Here are some of the reasons:

  • Getting into the spirit. Many have an emotional connection to this season. Memories of Christmas’ past bring with it happiness and excitement. When going into stores, we aren’t just confronted with choices; we see gifts and happiness on the recipients faces. Make sure that you don’t overspend when buying gifts. Allocate an amount you can afford per gift and stick to it.
  • Alluring Christmas lights. From as early as October, retail stores display their extravagant Christmas decorations, while promoting their Christmas specials. Walking around, you’re exposed to all the bells and whistles at discounted prices, how can you resist? Don’t end up buying more things than you actually planned for. You need to distinguish between what you want and what you really need.
  • Buying to impress. Many people focus more on how people will react to their gifts than the actual meaning. There is always the fear that your gift will be opened with “that’s nice” while your sister gets an “oh wow, I’ve always wanted this”. Keep it meaningful, it’s not the amount you spend but the thought that counts.

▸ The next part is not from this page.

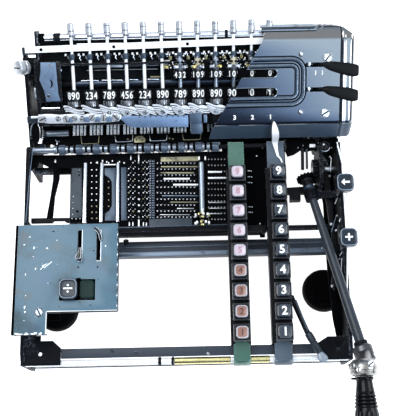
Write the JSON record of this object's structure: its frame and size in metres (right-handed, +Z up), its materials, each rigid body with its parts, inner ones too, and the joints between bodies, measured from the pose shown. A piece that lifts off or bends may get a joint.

  • Trying to be everything to everyone. The festive season is the time of year where family and friends get together. Watch out that you don’t end up playing hostess all season without setting some parameters. The end of the season will come and while you have fed and watered your family, you end with only some great memories, crazy photos and a bank account in the red. Don’t be afraid to ask your guests to contribute towards expenses, it’s easy to bring along an occasional salad or drinks, which will ease your financial responsibilities.